Rows from a 3D modeling dataset:
** BEGIN **
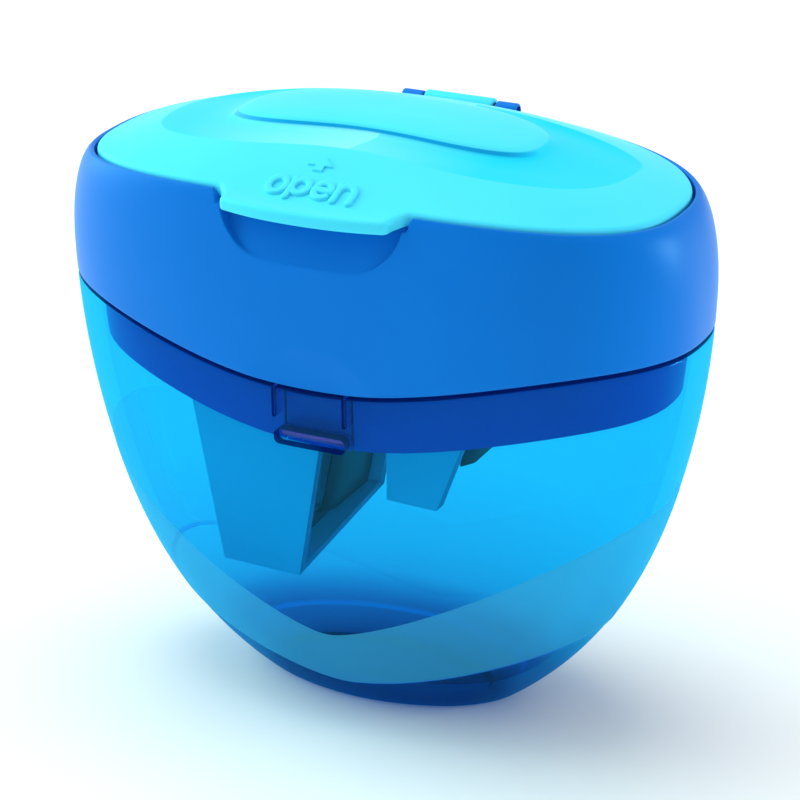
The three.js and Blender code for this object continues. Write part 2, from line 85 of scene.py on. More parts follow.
SCOOP_HALF_WIDTH = 9.15
SCOOP_BOTTOM_Z = 48.4
SCOOP_CORNER = 5.5
SCOOP_TILT = math.radians(30)
WINDOW_HALF_WIDTH = 3.67
WINDOW_Z = (30.5, 32.0)
RIM_SLIT = 0.3
RIM_SLIT_X = 3.6
RIM_SLIT_BOTTOM_Z = 33.2
DIMPLE_RADII = (16, 2.4, 11)
DIMPLE_DEPTH = 0.6
DIMPLE_Z = 33.4
HINGE_Y = (pin_low.y + pin_high.y) / 2 / MM - BODY_Y
HINGE_Z = (pin_low.z + pin_high.z) / 2 / MM
BARREL_RADIUS = 1.05
BARREL_HALF_LENGTH = 3.65
BORE_RADIUS = 0.62
EAR_RADIUS = 0.85
EAR_LENGTH = 2.2

# The foot, the floor and the rim of the container. Its front and back walls lie between
# WALL_NEAR and WALL_FAR, on either side of the middle.
CONTAINER_COLUMNS = 384
CONTAINER_SECTION = (31, 17.2, 2.25)
FOOT_SOFTENING = 0.08
FOOT_ROUND = 0.75
FOOT_ROUND_RUN = 0.7
FOOT_ROUND_RISE = 0.6
FLOOR_CURVE_Z = 6.4
FLOOR_CURVE_RUN = 1.0
RIM_ROUND = 0.3
FROST_STEP = 0.14
WINDOW_CORNER = 0.6
WALL_NEAR, WALL_FAR = 12, 22

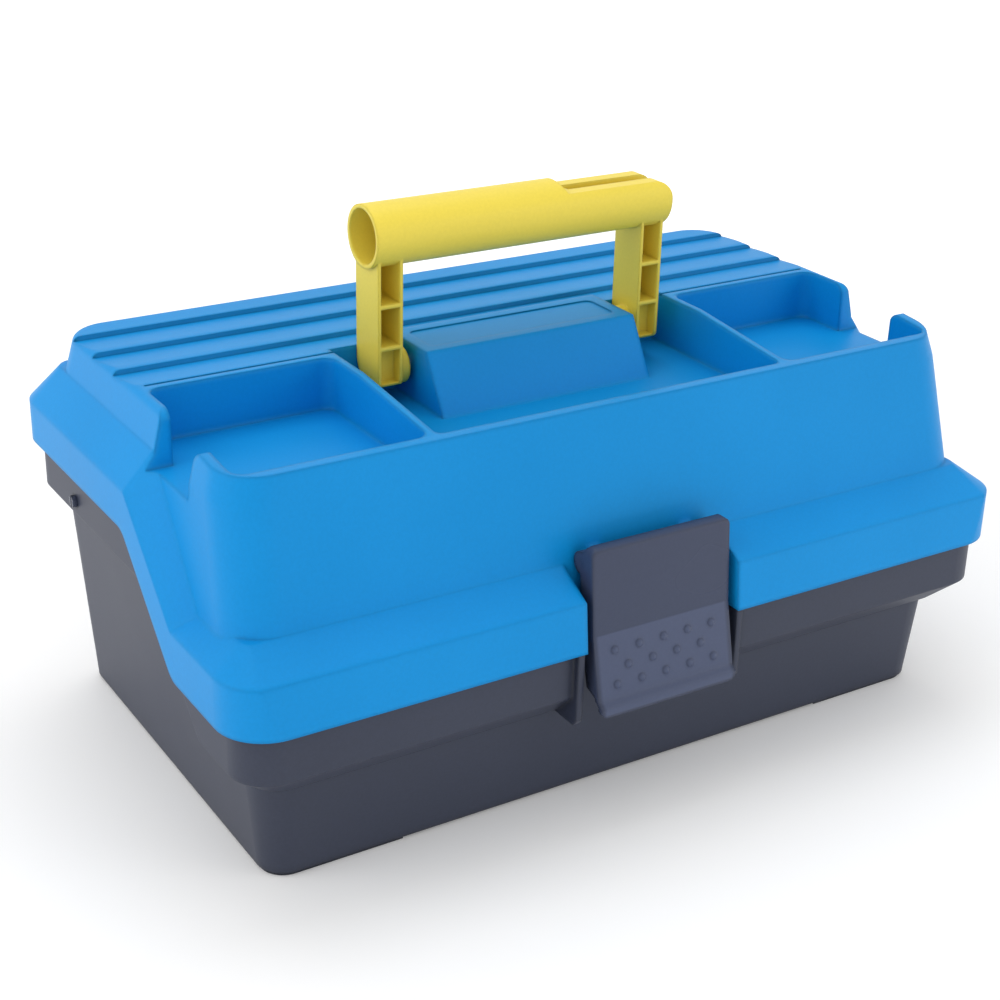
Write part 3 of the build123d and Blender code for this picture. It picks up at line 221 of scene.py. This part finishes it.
def steel(name):
    """Zinc-plated steel with fine brushing."""
    mat, tree, shader = new_material(name)
    stretch = tree.nodes.new("ShaderNodeMapping")
    stretch.inputs["Scale"].default_value = BRUSH_SCALE
    position = tree.nodes.new("ShaderNodeTexCoord").outputs["Object"]
    tree.links.new(position, stretch.inputs["Vector"])
    brush = noise(tree, stretch.outputs["Vector"], 1.0, 3.0).outputs["Fac"]
    dark = tuple(c * STEEL_SHADE for c in STEEL_COLOUR[:3]) + (1.0,)
    tree.links.new(ramp(tree, brush, dark, STEEL_COLOUR), shader.inputs["Base Color"])
    tree.links.new(rescale(tree, brush, STEEL_ROUGHNESS), shader.inputs["Roughness"])
    tree.links.new(soft_edges(tree, STEEL_EDGE, 4), shader.inputs["Normal"])
    shader.inputs["Metallic"].default_value = 1.0
    return mat


SLOT_MATERIALS = {
    "blue_plastic": plastic(
        "blue_plastic", srgb(2, 140, 211), 0.42, shine=0.16, grain=0.13, grain_size=0.55,
        edge=2.8, hollow_shade=0.86, speckle=0.02,
    ),
    "slate_plastic": plastic(
        "slate_plastic", srgb(48, 54, 72), 0.45, shine=0.38, grain=0.2, edge=2.0, hollow_shade=0.45,
    ),
    "slate_gloss_plastic": plastic(
        "slate_gloss_plastic", srgb(58, 66, 89), 0.26, shine=0.25, grain=0.05, grain_size=0.4,
        edge=2.6, coat=0.12, tint=0.02, speckle=0.02, field=True,
    ),
    "yellow_plastic": plastic(
        "yellow_plastic", srgb(235, 212, 78), 0.42, shine=0.25, grain=0.1, edge=1.4, coat=0.05,
        tint=0.03, hollow_shade=0.88, speckle=0.015,
    ),
    "tray_plastic": plastic("tray_plastic", srgb(176, 180, 186), 0.45, grain=0.14, edge=0.6),
    "divider_plastic": plastic(
        "divider_plastic", srgb(214, 216, 218), 0.4, grain=0.1, edge=0.4,
    ),
    "steel": steel("zinc_steel"),
}


def dress(obj, mat):
    """Puts one material on every slot of a CAD node."""
    if not obj.data.materials:
        obj.data.materials.append(mat)
    for i in range(len(obj.data.materials)):
        obj.data.materials[i] = mat


for part in frame["record"]["subparts"]:
    dress(nodes[part["node"]], SLOT_MATERIALS[part["material_slot"]])

# Floor: it glows more with its distance from the object, so that it meets the white background
FLOOR_HALF_SIZE = 3.0
FLOOR_COLOUR = (0.9, 0.9, 0.9, 1.0)
FLOOR_ROUGHNESS = 0.7
GLOW_REACH = (0.25, 1.3)
GLOW_STRENGTH = (0.12, 0.6)


def floor_material():
    """A pale floor with its round glow."""
    mat, tree, shader = new_material("pale_floor")
    shader.inputs["Base Color"].default_value = FLOOR_COLOUR
    shader.inputs["Roughness"].default_value = FLOOR_ROUGHNESS
    shader.inputs["Emission Color"].default_value = WHITE
    position = tree.nodes.new("ShaderNodeTexCoord").outputs["Object"]
    distance = tree.nodes.new("ShaderNodeVectorMath")
    distance.operation = "LENGTH"
    tree.links.new(position, distance.inputs[0])
    glow = rescale(tree, distance.outputs["Value"], GLOW_STRENGTH, GLOW_REACH)
    glow.node.interpolation_type = "SMOOTHSTEP"
    tree.links.new(glow, shader.inputs["Emission Strength"])
    return mat


floor_mesh = bpy.data.meshes.new("floor")
bm = bmesh.new()
bmesh.ops.create_grid(bm, x_segments=8, y_segments=8, size=FLOOR_HALF_SIZE)
bm.to_mesh(floor_mesh)
bm.free()
floor_mesh.materials.append(floor_material())
floor = bpy.data.objects.new("floor", floor_mesh)
scene.collection.objects.link(floor)

# Studio light: rays from the camera and its reflections see white, and the rest a weaker fill
BACKDROP_STRENGTH = 1.0
FILL_STRENGTH = 0.8


def backdrop(tree, strength):
    """A white background of one strength."""
    node = tree.nodes.new("ShaderNodeBackground")
    node.inputs["Color"].default_value = WHITE
    node.inputs["Strength"].default_value = strength
    return node.outputs["Background"]


world = bpy.data.worlds.new("studio")
scene.world = world
world.use_nodes = True
sky = world.node_tree
sky.nodes.clear()
path = sky.nodes.new("ShaderNodeLightPath")
seen = calculate(sky, "MAXIMUM", path.outputs["Is Camera Ray"], path.outputs["Is Glossy Ray"])
seen = calculate(sky, "MAXIMUM", seen, path.outputs["Is Transmission Ray"])
mix = sky.nodes.new("ShaderNodeMixShader")
sky.links.new(seen, mix.inputs["Fac"])
sky.links.new(backdrop(sky, FILL_STRENGTH), mix.inputs[1])
sky.links.new(backdrop(sky, BACKDROP_STRENGTH), mix.inputs[2])
sky_out = sky.nodes.new("ShaderNodeOutputWorld")
sky.links.new(mix.outputs["Shader"], sky_out.inputs["Surface"])


def softbox(name, place, aim, size, power):
    """A rectangular area light that looks at a point."""
    data = bpy.data.lights.new(name, "AREA")
    data.shape = "RECTANGLE"
    data.size = size[0]
    data.size_y = size[1]
    data.energy = power
    lamp = bpy.data.objects.new(name, data)
    lamp.location = place
    lamp.rotation_mode = "QUATERNION"
    lamp.rotation_quaternion = (Vector(aim) - Vector(place)).to_track_quat("-Z", "Y")
    scene.collection.objects.link(lamp)


softbox("key", (-1.5, 0.1, 1.1), (0, 0, 0.08), (1.2, 1.0), 7.0)
softbox("top", (0.1, 0.5, 1.7), (0, 0, 0.1), (1.4, 1.0), 7.5)
softbox("front", (1.3, -1.4, 0.8), (0, 0, 0.1), (0.9, 0.8), 4.0)

# Camera, fitted to the photograph
AZIMUTH = math.radians(-32.212)
ELEVATION = math.radians(24.31)
ROLL = math.radians(1.432)
TARGET = Vector((-0.00818, 0.0, 0.08132))
DISTANCE = 0.72829
FOCAL_PIXELS = 1860.7
IMAGE_PIXELS = 1000.0
SENSOR_WIDTH = 36.0

back = Vector((
    math.sin(AZIMUTH) * math.cos(ELEVATION),
    -math.cos(AZIMUTH) * math.cos(ELEVATION),
    math.sin(ELEVATION),
))
right = (-back).cross(Vector((0, 0, 1))).normalized()
up = right.cross(-back)
turned_right = right * math.cos(ROLL) + up * math.sin(ROLL)
turned_up = up * math.cos(ROLL) - right * math.sin(ROLL)
camera_data = bpy.data.cameras.new("camera")
camera_data.sensor_width = SENSOR_WIDTH
camera_data.lens = FOCAL_PIXELS * SENSOR_WIDTH / IMAGE_PIXELS
camera_data.shift_x = 0.00123
camera_data.clip_start = 0.02
camera_data.clip_end = 50.0
camera = bpy.data.objects.new("camera", camera_data)
rotation = Matrix((turned_right, turned_up, back)).transposed().to_4x4()
camera.matrix_world = Matrix.Translation(TARGET + back * DISTANCE) @ rotation
scene.collection.objects.link(camera)
scene.camera = camera
scene.view_settings.view_transform = "Standard"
** END **
Description of the task >> Give back the listing exactly, please, from its first line to the line containing "WALL_NEAR, WALL_FAR = 12, 22", inclusive, and nothing past that line.

Solution below >>
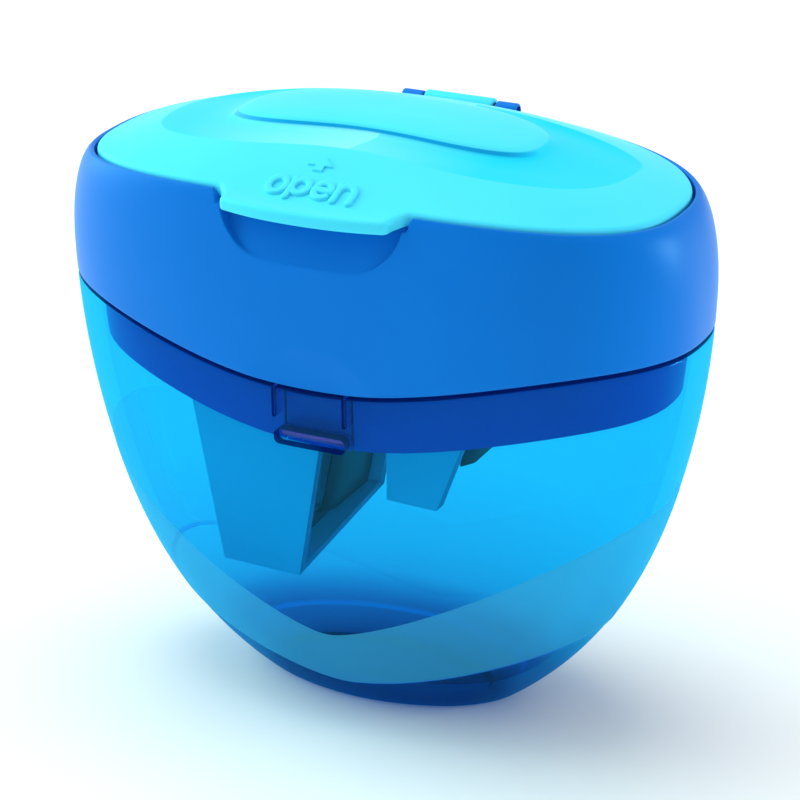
The three.js and Blender code for this object continues. Write part 2, from line 85 of scene.py on. More parts follow.
SCOOP_HALF_WIDTH = 9.15
SCOOP_BOTTOM_Z = 48.4
SCOOP_CORNER = 5.5
SCOOP_TILT = math.radians(30)
WINDOW_HALF_WIDTH = 3.67
WINDOW_Z = (30.5, 32.0)
RIM_SLIT = 0.3
RIM_SLIT_X = 3.6
RIM_SLIT_BOTTOM_Z = 33.2
DIMPLE_RADII = (16, 2.4, 11)
DIMPLE_DEPTH = 0.6
DIMPLE_Z = 33.4
HINGE_Y = (pin_low.y + pin_high.y) / 2 / MM - BODY_Y
HINGE_Z = (pin_low.z + pin_high.z) / 2 / MM
BARREL_RADIUS = 1.05
BARREL_HALF_LENGTH = 3.65
BORE_RADIUS = 0.62
EAR_RADIUS = 0.85
EAR_LENGTH = 2.2

# The foot, the floor and the rim of the container. Its front and back walls lie between
# WALL_NEAR and WALL_FAR, on either side of the middle.
CONTAINER_COLUMNS = 384
CONTAINER_SECTION = (31, 17.2, 2.25)
FOOT_SOFTENING = 0.08
FOOT_ROUND = 0.75
FOOT_ROUND_RUN = 0.7
FOOT_ROUND_RISE = 0.6
FLOOR_CURVE_Z = 6.4
FLOOR_CURVE_RUN = 1.0
RIM_ROUND = 0.3
FROST_STEP = 0.14
WINDOW_CORNER = 0.6
WALL_NEAR, WALL_FAR = 12, 22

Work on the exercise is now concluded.